We can assess your exact need best with a full description of the condition. We discuss the scope and provide a quote based on the level of complexity. Simple informational signs may require basic typesetting, but for something more special, we may need more consultation, leading to one or more design ideas and revisions as part of the process.  Pricing starts at $18 for the basic typesetting, $200 for a single full color graphic design for a poster or sign, to many hundreds for original mural art, lettering art, a multi-part display, or a permanent architectural sign. Some projects require plans and permit paperwork which we can also help you with.


What is the lifespan?
We build our signs and graphics with the best available materials for the job required. For long term outdoor signs, color is the most vulnerable feature. Direct southern exposure to the sun will fade most colors in 3-5 years.
High performance vinyls will last 10 years and longer, though bright colors will fade as early as 3-5 years in heavy UV conditions.

We choose substrates and processes equal to the task you require. For signs needing to last 20 or more years, we also employ cut metals, debossing and engraving processes.


Do you match colors?
Color matching is one of our main focuses, we can match colors in every system to the limits of the gamut available. We maintain in-house color management for our digital workflow and visually check and tweak every job.

Colors in one system that need to match colors in another, PMS to CMYK for instance, may fall in areas that dont have exact translations in the other system. We can provide a proof for your approval whenever color is critical. 

Note that further color shifts happen to a sample of color under different light and reflectivity. If absolutely critical, view our proof under the actual or matching light.


Can i specify colors as RGB or CMYK?
These are known as "device-dependent" specifications and won't produce reliable color on different devices. You must use a Pantone for spot colors, usually as part of a logo, or for photographic images, an ICC color profile.
ICC profiles are generated by a device, such as a camera or scanner, or specified while in design programs, (as viewed on a ICC profiled moniter), and this is attached to the file and tells our devices what the "correct" colors are.


Color shift from monitor to desktop printer to final print?
If you are designing or color correcting a photo using a monitor as your color reference, we recommend that you do NOT adjust your original based on your desktop printer output. Modern equipment using ICC profiles tend to do a good job, but please look at the printed proof from our machine. Printing output by any device can't match the range of color available on a monitor. PMS spot colors are handled separately, so please set them in the file rather than as cmyk  or rgb values.


What are vector graphics?

Vector art, as opposed to a  bitmap, , is a description of an image using points and lines forming objects, and color (and bitmaps) filling them to form a picture.

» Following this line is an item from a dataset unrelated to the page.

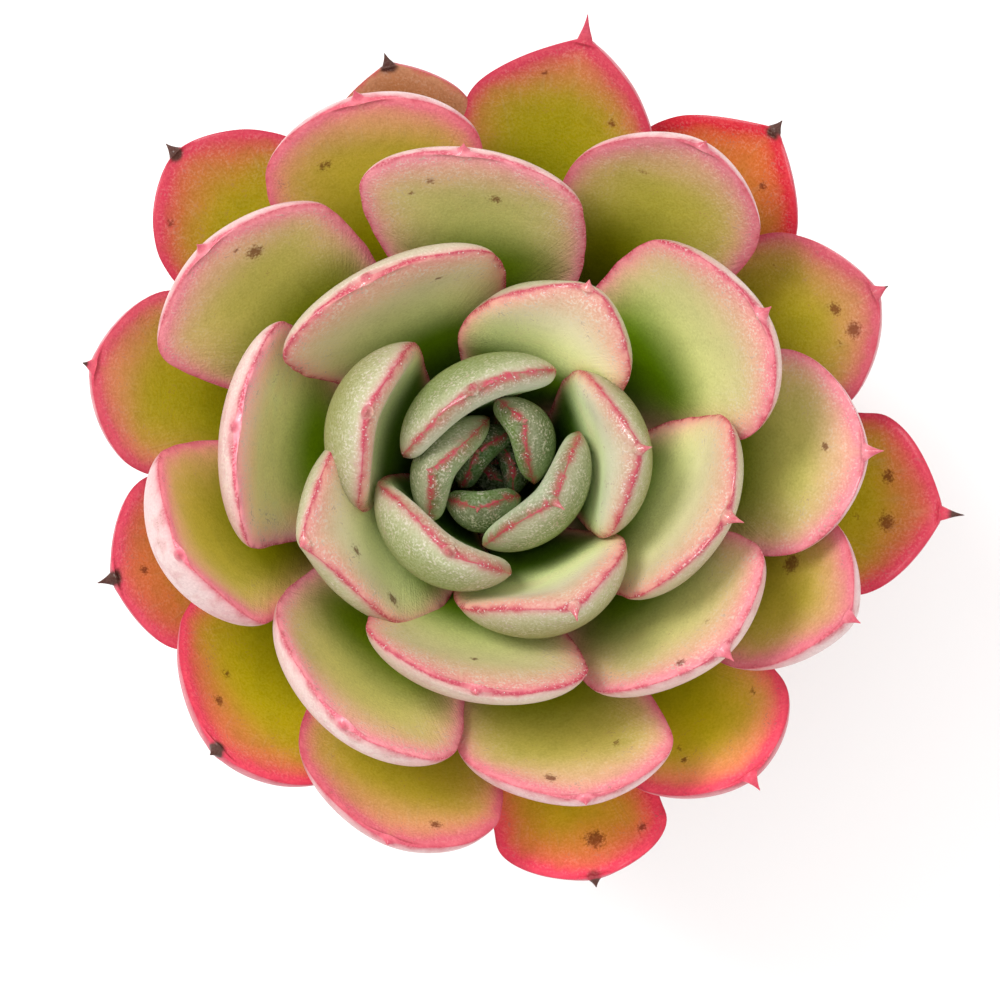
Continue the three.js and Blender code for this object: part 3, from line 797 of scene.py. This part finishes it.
def potting_soil(look):
    """Dark crumbly soil, with lighter dry crumbs on it."""
    f = Finish("potting_soil")
    place = f.place()
    crumbs = f.cells(place, 0.7)
    fine = f.noise(place, 2.6, 4.0, 0.75)
    mottle = f.noise(place, 0.25, 3.0, 0.6)
    color = f.mix(mottle.step(0.35, 0.65), look.soil_color, shade(look.soil_color, 1.9))
    color = f.mix(crumbs.step(0.25, 0.55) * 0.6, color, shade(look.soil_color, 0.35))
    color = f.mix(fine.step(0.58, 0.7) * 0.5, color, tint("#6b523b"))
    normal = f.bump(1 - crumbs, 0.9, 0.8)
    normal = f.bump(fine, 0.3, 0.9, normal)
    f.set(Base_Color=color, Roughness=0.88 + 0.1 * fine, Normal=normal, Specular_IOR_Level=0.25)
    return f.material


def grain_finish(name, light, dark, pore_depth):
    """A porous mineral or bark crumb between these two colours."""
    f = Finish(name)
    place = f.place()
    mottle = f.noise(place, 0.45, 3.0, 0.6)
    pores = f.cells(place, 2.4).step(0.3, 0.08)
    color = f.mix(mottle.step(0.3, 0.7), light, dark)
    color = f.mix(pores * 0.5, color, shade(dark, 0.45))
    normal = f.bump(1 - pores, pore_depth, 0.8)
    f.set(Base_Color=color, Roughness=0.8 + 0.15 * mottle, Normal=normal)
    return f.material


def stem_bark(look):
    """Corky stem, green brown above and grey brown below, with fibres along it and leaf scars round it."""
    f = Finish("stem_bark")
    place = f.place()
    height = f.height()
    fibres = f.noise(f.vectors("MULTIPLY", place, (1.0, 1.0, 0.16)), 1.3, 4.0, 0.65)
    mottle = f.noise(place, 0.5, 3.0, 0.6)
    color = f.mix(height.step(SOIL_LEVEL + 6, SOIL_LEVEL + 20), look.bark_color, tint("#7f8248"))
    color = f.mix(fibres.step(0.4, 0.7) * 0.6, color, shade(look.bark_color, 0.5))
    color = f.mix(mottle.step(0.55, 0.75) * 0.4, color, tint("#b8a988"))
    color = f.mix(Signal(f, f.attribute("scar")["Fac"]) * 0.65, color, tint("#4a3826"))
    normal = f.bump(fibres, 0.4, 0.8)
    f.set(Base_Color=color, Roughness=0.72 + 0.2 * fibres, Normal=normal, Specular_IOR_Level=0.3)
    return f.material


def slots_by_node():
    return {row["node"]: row["material_slot"] for row in frame["record"]["subparts"]}


def color_property(name, description, text, strength=1 / STUDIO_LEVEL):
    """A colour that is set as it looks; its strength allows for the studio's bright lights."""
    return bpy.props.FloatVectorProperty(
        name=name,
        description=description,
        subtype="COLOR",
        size=3,
        min=0,
        max=1,
        default=tuple(strength * c for c in tint(text)),
    )


def length_property(name, description, millimetres):
    default = millimetres * MM
    return bpy.props.FloatProperty(name=name, description=description, unit="LENGTH", min=0, default=default)


class EcheveriaLook(bpy.types.PropertyGroup):
    """Sizes and colours of the leaves' margins, the pot, the soil, the stem and the stage."""

    margin_line: length_property("Margin line", "Width of the dark red line on a leaf's margin", 0.32)
    margin_color: color_property("Margin line colour", "Colour of the line on a leaf's margin", "#d02c50")
    point_color: color_property("Point colour", "Colour of a leaf's living point", "#e0506a")
    dried_color: color_property("Dried point colour", "Colour of a point that has dried", "#4a2a24", 1)
    scar_color: color_property("Scar colour", "Colour of the brown marks on the leaves", "#7a3220")
    powder_color: color_property("Powder colour", "Colour of the wax powder", "#e6ead0")
    bead_radius: length_property("Bead radius", "Radius of the wet beads near the young margins", 0.085)
    bead_spacing: length_property("Bead spacing", "Distance between the wet beads", 1.4)
    clay_color: color_property("Clay colour", "Colour of the pot's clay", "#a85f3c", 0.8)
    bloom_color: color_property("Bloom colour", "Colour of the chalky bloom on the clay", "#c9ad98", 0.85)
    turning_depth: length_property("Turning lines", "Depth of the lines left by turning the pot", 0.12)
    soil_color: color_property("Soil colour", "Colour of damp potting soil", "#3a2a1e", 1)
    soil_roughness: length_property("Soil unevenness", "Height of the lumps in the soil's top", 0.9)
    grain_size: length_property("Grain size", "Middle size of the grains on the soil", 1.7)
    grains_per_area: bpy.props.FloatProperty(
        name="Grain density",
        description="Grains of each kind on a square metre of the soil",
        min=0,
        default=90000,
    )
    bark_color: color_property("Bark colour", "Colour of the old stem", "#8c7a55", 1)
    camera_height: bpy.props.FloatProperty(
        name="Camera height",
        description="How far above the soil the camera looks down from",
        default=0.7,
        unit="LENGTH",
    )
    pixels_per_slope: bpy.props.FloatProperty(
        name="Image scale",
        description="Pixels of the thousand-pixel image for each unit of size over distance",
        default=5822.5,
    )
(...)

Also called "postscript" and often created with Adobe Illustrator, filetypes: .ai, .eps, .pdf, often contain the vector info needed for plotter cut graphics or large format printing.


What about fonts?

Vector based fonts should be converted to outlines within your file. In illustrator, select text object and press command-shift-o. We can also accept the full font package if necessary.  


Why are vector graphics required for shape cutting?

Plotters follow a path. That path is the outline of every part of your graphic. This means:

  • Text must be outlines
  • Stroked paths are outlined
  • Overlapping/intersecting paths are merged or resolved.
  • Multi-color cut vinyl require a strategy to minimize overlap ridges and chokes/spreads added as necessary.

Please run it by us for advice or just let us handle it. (quoted seperately)


What are the size limitations for vinyl lettering?

Most artwork can be reproduced. Cut vinyl shapes have a limitation on size, dots approx. 1/8" diameter, letters generally must be larger than  3/8" lowercase-x height and thin lines greater than 1/16" thickness. We can look at the file to let you know the minimum that will hold up. 

Digital printing or screenprinting can often handle the smaller sized graphics.